- **Work instructions**: Copy out, unchanged, every line from the start of the records to the line that contains "import * as", and stop there.

- **Dataset records**:
----------------

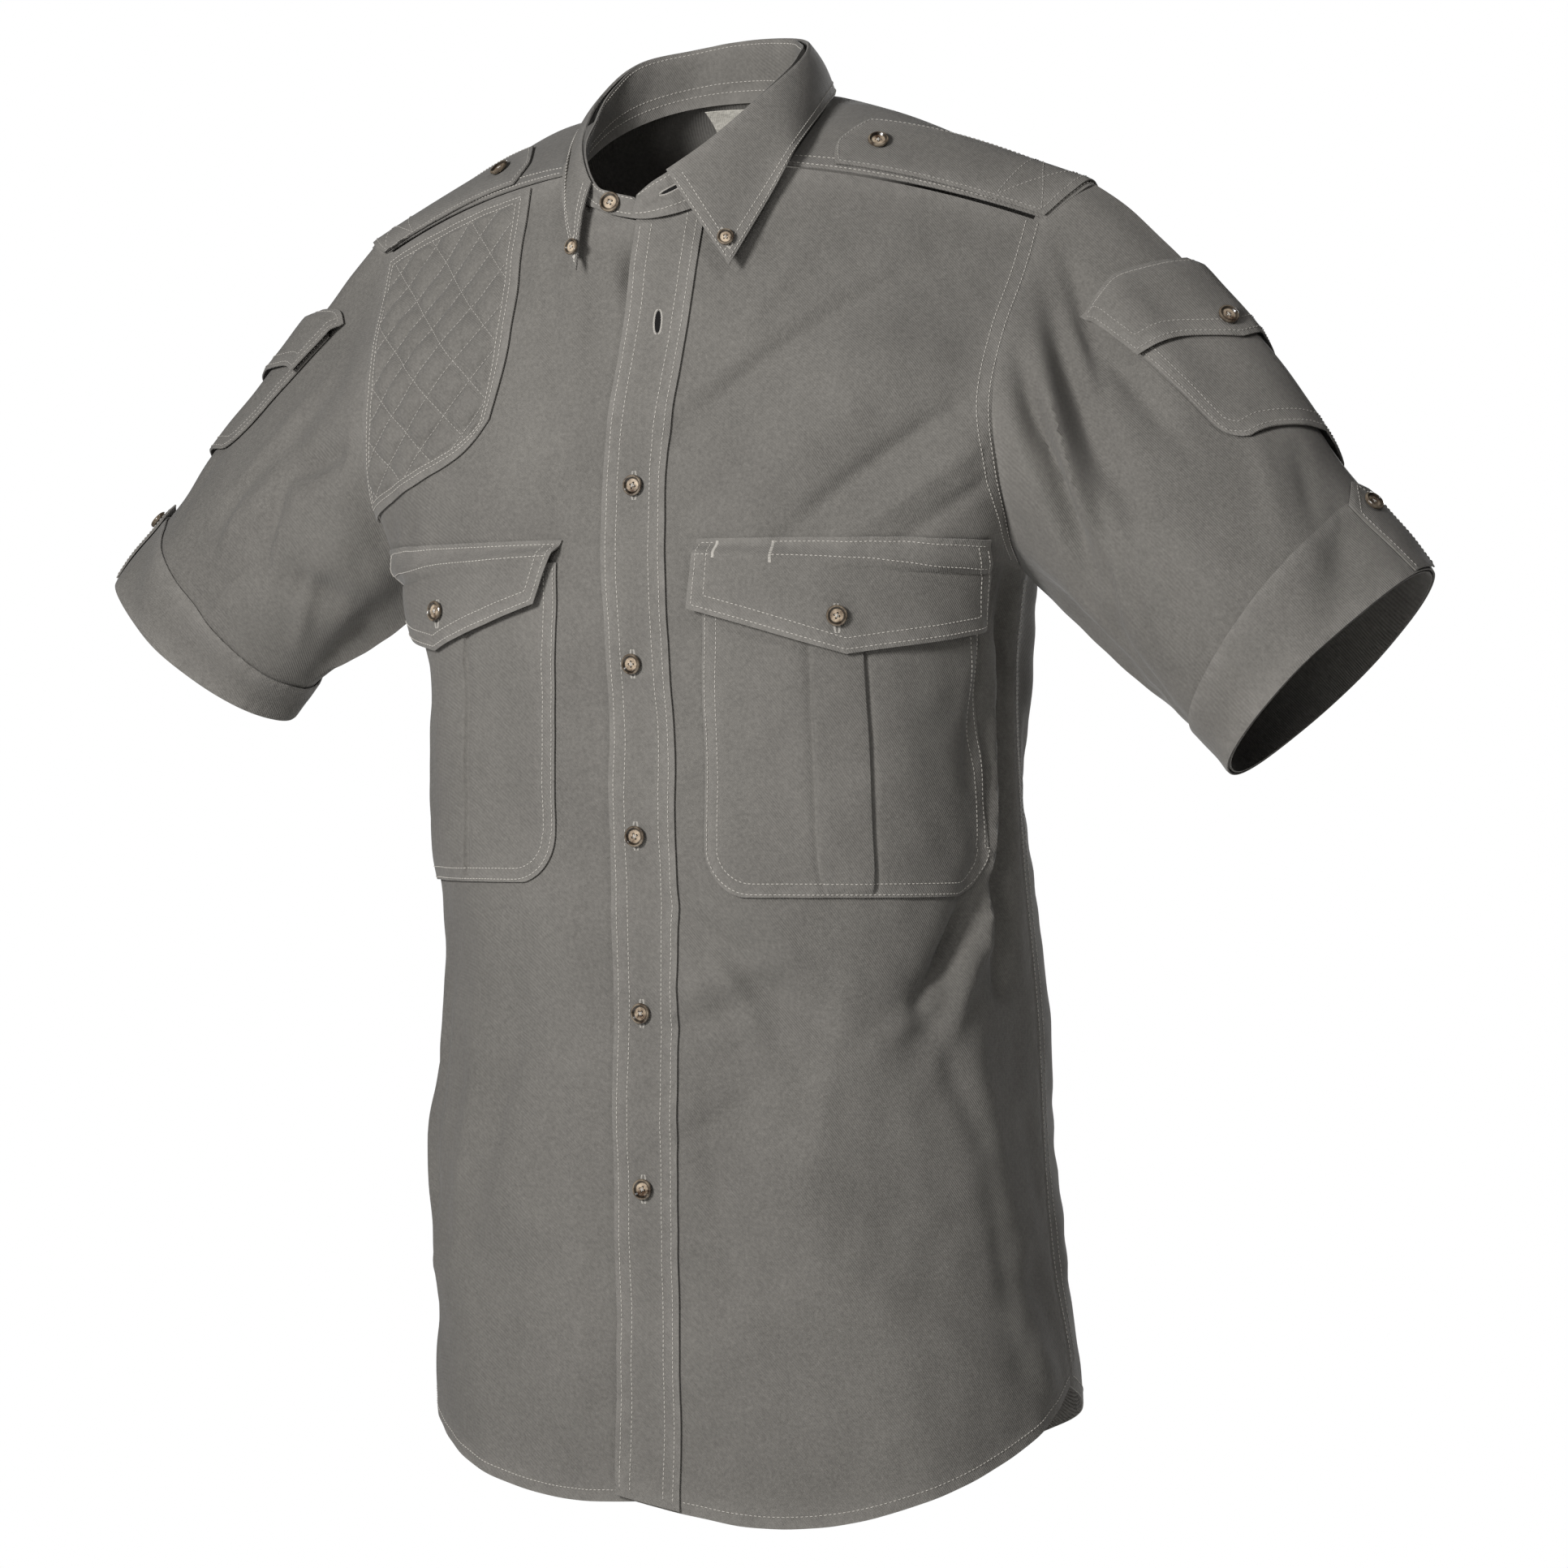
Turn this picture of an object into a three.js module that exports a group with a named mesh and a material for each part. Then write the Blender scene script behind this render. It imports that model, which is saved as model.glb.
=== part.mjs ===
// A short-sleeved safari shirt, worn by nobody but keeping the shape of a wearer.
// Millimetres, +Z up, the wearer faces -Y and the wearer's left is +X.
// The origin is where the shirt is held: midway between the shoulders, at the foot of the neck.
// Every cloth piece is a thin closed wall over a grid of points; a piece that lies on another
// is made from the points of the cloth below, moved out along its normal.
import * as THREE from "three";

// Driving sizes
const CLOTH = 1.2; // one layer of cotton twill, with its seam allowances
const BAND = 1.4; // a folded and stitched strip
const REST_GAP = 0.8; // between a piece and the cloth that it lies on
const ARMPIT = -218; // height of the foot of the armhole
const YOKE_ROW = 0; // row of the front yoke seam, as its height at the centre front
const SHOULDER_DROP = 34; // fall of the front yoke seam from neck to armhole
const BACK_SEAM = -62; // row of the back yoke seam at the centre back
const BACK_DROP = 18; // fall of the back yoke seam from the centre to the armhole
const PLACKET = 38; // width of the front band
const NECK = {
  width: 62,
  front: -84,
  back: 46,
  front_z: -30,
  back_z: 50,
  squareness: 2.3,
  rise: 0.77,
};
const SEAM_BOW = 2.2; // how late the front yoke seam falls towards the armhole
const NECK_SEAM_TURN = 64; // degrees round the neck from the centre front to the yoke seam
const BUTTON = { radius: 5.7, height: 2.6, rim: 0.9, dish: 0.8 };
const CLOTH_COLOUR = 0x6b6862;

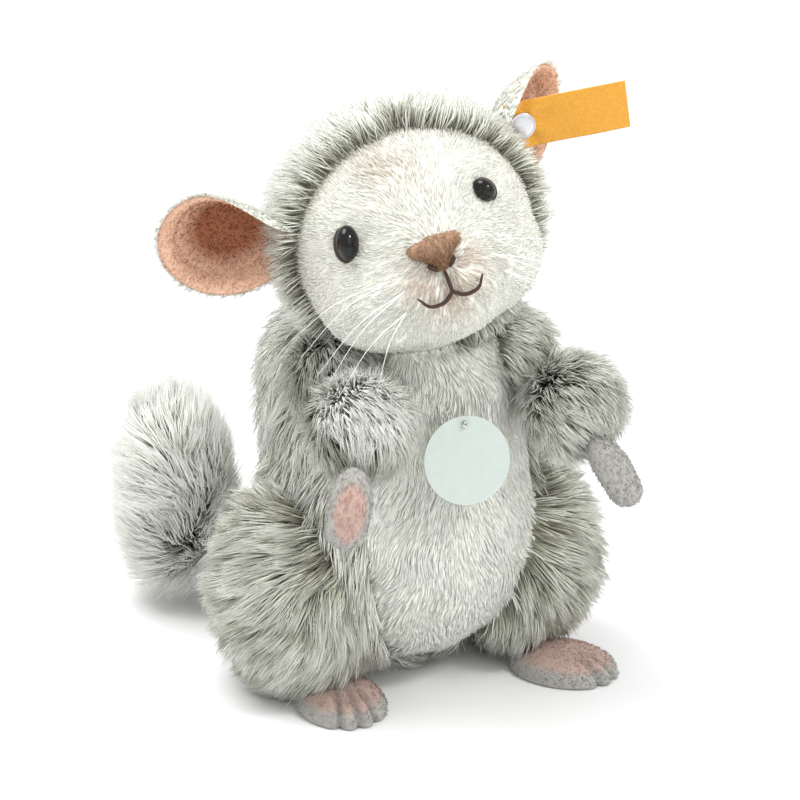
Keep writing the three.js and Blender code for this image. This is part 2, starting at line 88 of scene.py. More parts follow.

----------------

- **Expected answer**:
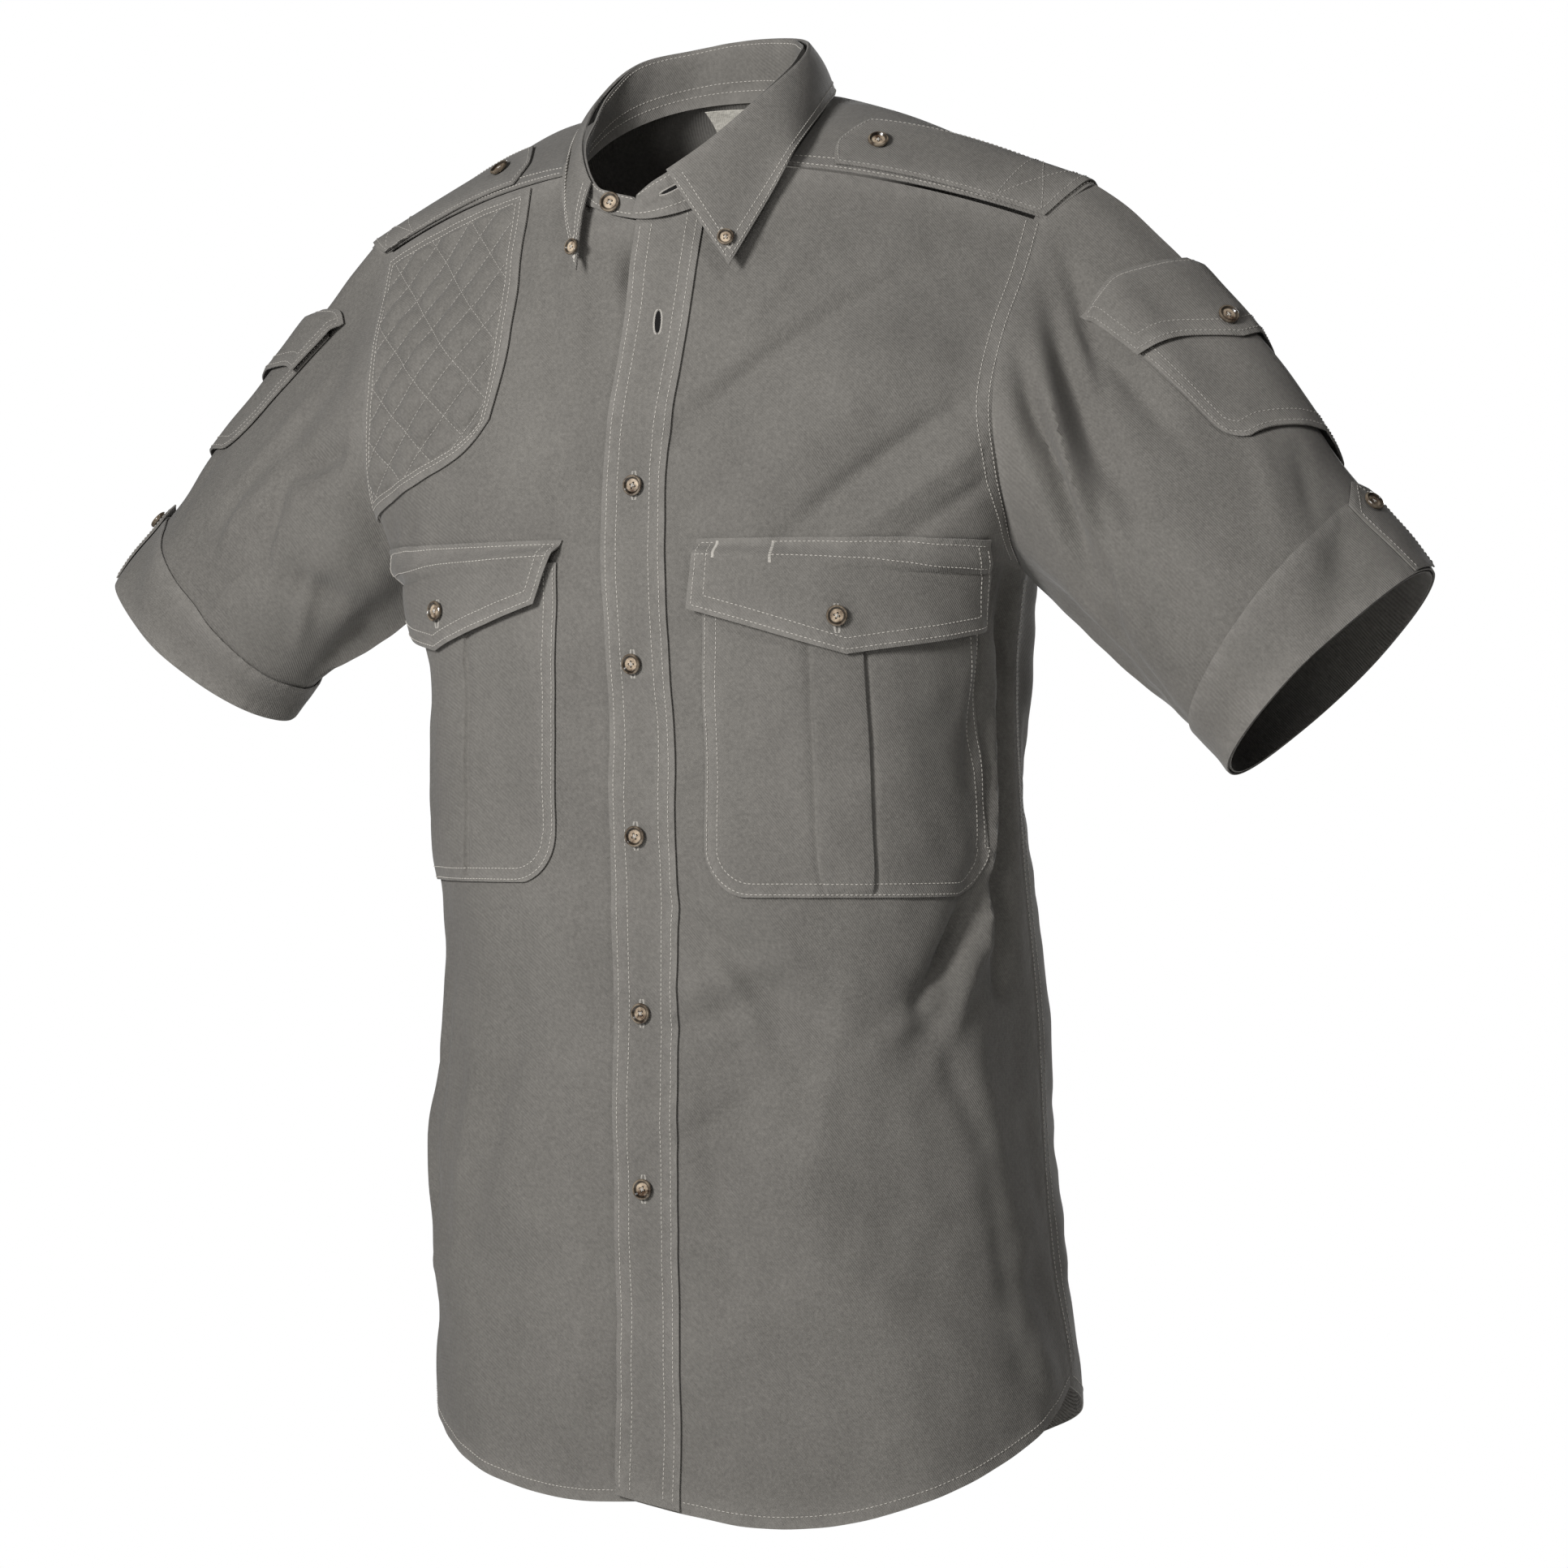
Turn this picture of an object into a three.js module that exports a group with a named mesh and a material for each part. Then write the Blender scene script behind this render. It imports that model, which is saved as model.glb.
=== part.mjs ===
// A short-sleeved safari shirt, worn by nobody but keeping the shape of a wearer.
// Millimetres, +Z up, the wearer faces -Y and the wearer's left is +X.
// The origin is where the shirt is held: midway between the shoulders, at the foot of the neck.
// Every cloth piece is a thin closed wall over a grid of points; a piece that lies on another
// is made from the points of the cloth below, moved out along its normal.
import * as THREE from "three";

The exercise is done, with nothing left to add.